Wright's father, Rhon, his mother, Elisa, and his girlfriend, Molly Beers, attended Wednesday's news conference alongside agents Sam and Seth Levinson and Keith Miller, huddling off to the side while Wright spent most of his afternoon on a whirlwind media tour. Arriving at the Opryland in a blue-and-white plaid shirt and orange tie, the third baseman slipped on a new royal blue alternate jersey after the Mets made their announcement.

Now the clock is on Wilpon and Alderson, who aim to make good on their promises to Wright. Those vows include an expanded payroll in the coming years and an overall commitment to winning, surrounding their third baseman with championship-caliber players. Whether over golf with the GM or late-night burgers with the owner, Wright has displayed a keen interest in the organization's finances and farm system, peppering Wilpon and Alderson with those concerns.

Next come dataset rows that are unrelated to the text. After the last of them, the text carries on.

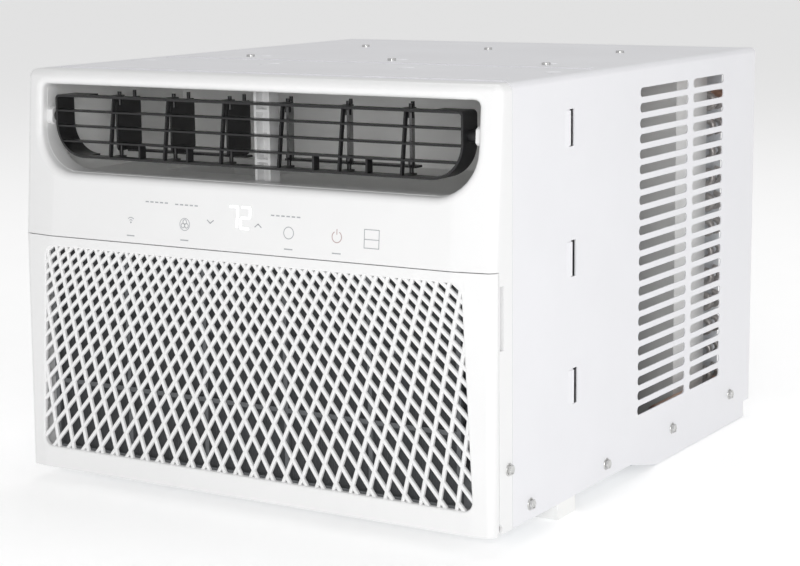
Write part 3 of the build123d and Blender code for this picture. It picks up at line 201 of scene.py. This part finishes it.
FINISHES = {
    "cabinet_paint": finish("powder_coated_steel", (0.84, 0.84, 0.865), 0.42, mottle=0.012, grain=1100,
                            rise=0.10),
    "galvanised_sheet": finish("galvanised_steel", (0.68, 0.70, 0.72), 0.42, metal=0.35, mottle=0.07,
                               grain=110, pattern="spangle", rise=0.02, rough_range=0.18),
    "panel_plastic": finish("white_front_moulding", (0.87, 0.87, 0.87), 0.36, mottle=0.010, grain=2600,
                            rise=0.08),
    "grille_plastic": finish("white_grille_moulding", (0.865, 0.865, 0.865), 0.38, mottle=0.012,
                             grain=2600, rise=0.08),
    "filter_plastic": finish("grey_filter_frame", (0.10, 0.105, 0.11), 0.5, mottle=0.08, rise=0.15),
    "filter_net": finish("woven_filter_net", (0.035, 0.037, 0.04), 0.75, grain=420, pattern="weave",
                         other=(0.10, 0.105, 0.11), rise=0.8),
    "black_plastic": finish("black_louvre_moulding", (0.012, 0.012, 0.013), 0.34, mottle=0.15,
                            grain=2200, rise=0.10),
    "duct_plastic": finish("pale_duct_moulding", (0.90, 0.90, 0.89), 0.50, mottle=0.02, grain=1800,
                           rise=0.12),
    "foam": finish("closed_cell_foam", (0.03, 0.03, 0.03), 0.9, mottle=0.2, grain=700, rise=0.8),
    "fins": finish("bare_aluminium_fins", (0.76, 0.77, 0.79), 0.42, metal=0.45, mottle=0.04, patch=30,
                   grain=500, rise=0.1, rough_range=0.2),
    "copper": finish("copper_tube", (0.70, 0.45, 0.34), 0.32, metal=1.0, mottle=0.14, patch=40,
                     grain=600, rise=0.10, rough_range=0.25),
    "steel": finish("zinc_plated_steel", (0.62, 0.62, 0.61), 0.28, metal=1.0, mottle=0.08, patch=60,
                    grain=900, rise=0.10, rough_range=0.2),
    "compressor_paint": finish("black_enamel", (0.015, 0.015, 0.016), 0.25, mottle=0.2, grain=500,
                               rise=0.15, coat=0.5),
    "motor_steel": finish("grey_motor_shell", (0.32, 0.33, 0.34), 0.35, metal=0.7, mottle=0.08,
                          grain=600, rise=0.1),
    "rubber": finish("black_rubber", (0.02, 0.02, 0.02), 0.8, mottle=0.2, grain=900, rise=0.3),
    "board": finish("green_circuit_board", (0.01, 0.11, 0.05), 0.35, mottle=0.3, patch=160,
                    grain=900, rise=0.3),
    "fan_plastic": finish("dark_fan_moulding", (0.03, 0.03, 0.033), 0.45, mottle=0.12, grain=1500,
                          rise=0.1),
}
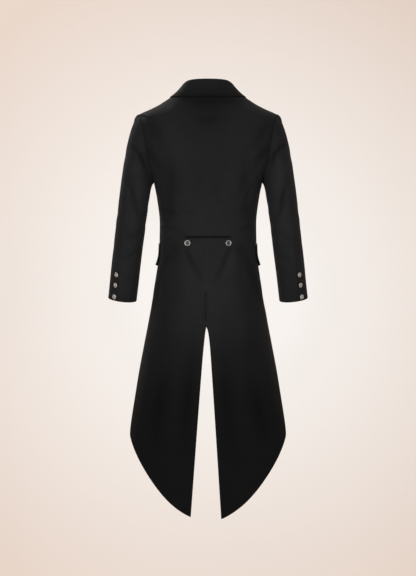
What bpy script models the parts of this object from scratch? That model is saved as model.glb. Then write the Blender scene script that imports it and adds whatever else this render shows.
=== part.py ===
# A long tailcoat, worn and filled out: a hollow coat of 2 mm cloth with a turned-down
# collar, notched lapels, two-piece sleeves with buttoned cuff vents, a front that ends at
# the waist and two long tails that part at a centre vent.
# Metres, +Z up. The wearer faces -Y, so the back is at +Y and their left side at +X.
# The origin is the middle of the neck opening, at the height of the shoulders' neck points.

import math
from bisect import bisect_right
from collections import namedtuple
from functools import lru_cache

import bmesh
import bpy
from mathutils import Quaternion, Vector
from mathutils.bvhtree import BVHTree

# Driving dimensions
WALL = 0.0020  # the cloth with its canvas, as one wall
SEAM = 0.0004  # what parts two pieces that are sewn together
LAY = 0.0009  # air under a piece that lies on another
SHOULDER_HALF = 0.214  # middle of the back to the shoulder point
SHOULDER_Z = -0.059
NECK_HALF = 0.088
NECK_Z = 0.009
UNDERARM_Z = -0.273
UNDERARM_ANGLE = math.radians(93)
COLLAR_TOP_Z = 0.0505
WAIST_BACK_Z = -0.434
WAIST_FRONT_DROP = 0.066
BACK_LIP_Z = -0.440  # the back's raised lower edge, which laps the tails
BACK_WAIST_HALF = 0.076
BREAK_Z = -0.322  # where the lapels start to turn out
FRONT_LAP = 0.018  # how far each front passes the middle
VENT_TOP_Z = -0.7195
VENT_SPRING = 0.009  # the height over which the vent opens
TAIL_CORNER = (0.2445, -1.048)  # across, height
TIPS = {1: (0.0535, -1.3055), -1: (0.0410, -1.3120)}  # the tails' points, left and right
FRONT_POINT_ANGLE = math.radians(128)  # where the tails leave the waist seam
FLAP_BOTTOM_Z = -0.5265
BACK_BUTTON = (0.0628, -0.4600)
FRONT_BUTTON_HEIGHTS = (-0.350, -0.405, -0.460)
CUFF_BUTTON_HEIGHTS = (-0.5615, -0.5935, -0.6298)
BIG_BUTTON_RADIUS = 0.0092
CUFF_BUTTON_RADIUS = 0.0074
CUFF_BUTTON_LEAN = math.radians(20)  # how far the cuff buttons tip out on their shanks
BUTTON_STAND = 0.0022  # the length of a button's shank
SHANK_RADIUS = 0.0017

# The filled coat's body, a row for each height: half its width, how far the back and the
# front stand from the shoulder line, and how square the section is (2 is an ellipse)
Section = namedtuple("Section", "height half_width back front squareness")
BODY = [
    Section(-1.330, 0.300, 0.152, 0.160, 2.20),
    Section(-1.180, 0.285, 0.149, 0.156, 2.20),
    Section(-1.048, 0.262, 0.145, 0.151, 2.25),
    Section(-0.933, 0.234, 0.140, 0.147, 2.25),
    Section(-0.840, 0.2135, 0.136, 0.142, 2.30),
    Section(-0.748, 0.1940, 0.132, 0.136, 2.30),
    Section(-0.655, 0.1760, 0.127, 0.130, 2.30),
    Section(-0.600, 0.1670, 0.122, 0.125, 2.30),
    Section(-0.550, 0.1590, 0.115, 0.120, 2.30),
    Section(-0.490, 0.1502, 0.102, 0.112, 2.30),
    Section(-0.440, 0.1498, 0.092, 0.108, 2.30),
    Section(-0.395, 0.1490, 0.092, 0.110, 2.30),
    Section(-0.335, 0.1555, 0.108, 0.119, 2.35),
    Section(-0.275, 0.1665, 0.124, 0.126, 2.50),
    Section(-0.200, 0.1935, 0.131, 0.127, 2.65),
    Section(-0.150, 0.2060, 0.129, 0.122, 2.60),
    Section(-0.105, 0.2150, 0.121, 0.114, 2.40),
    Section(-0.080, 0.2165, 0.115, 0.109, 2.20),
    Section(-0.059, 0.2140, 0.107, 0.104, 2.00),
    Section(-0.050, 0.1925, 0.103, 0.100, 2.00),
    Section(-0.040, 0.1710, 0.098, 0.096, 2.00),
    Section(-0.031, 0.1530, 0.091, 0.090, 2.00),
    Section(-0.013, 0.1255, 0.079, 0.078, 2.00),
    Section(-0.002, 0.1070, 0.070, 0.068, 2.00),
    Section(0.009, NECK_HALF, 0.064, 0.058, 2.00),
    Section(0.020, 0.070, 0.056, 0.050, 2.00),
]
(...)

Wilpon assured Wright not only that the team is "very stable" financially, but also that the Wilpon family will own the franchise for years to come. Weeks later, Alderson told Wright that pitchers Matt Harvey and Zack Wheeler represent only the beginning of a talent pipeline that should lead to rapid improvement.

"I asked as many tough questions as I could," Wright said. "And in the end, I obviously got the answers that I wanted to hear."

As a result, Wright is now well on his way to being a Met for life. Both parties hope only that the next eight years unfold as they envision.

"I take a lot of pride in putting on this uniform on every day," Wright said. "I take a lot of pride in going out there and trying to play hard in front of those fans every day. And there's a lot of good times to come."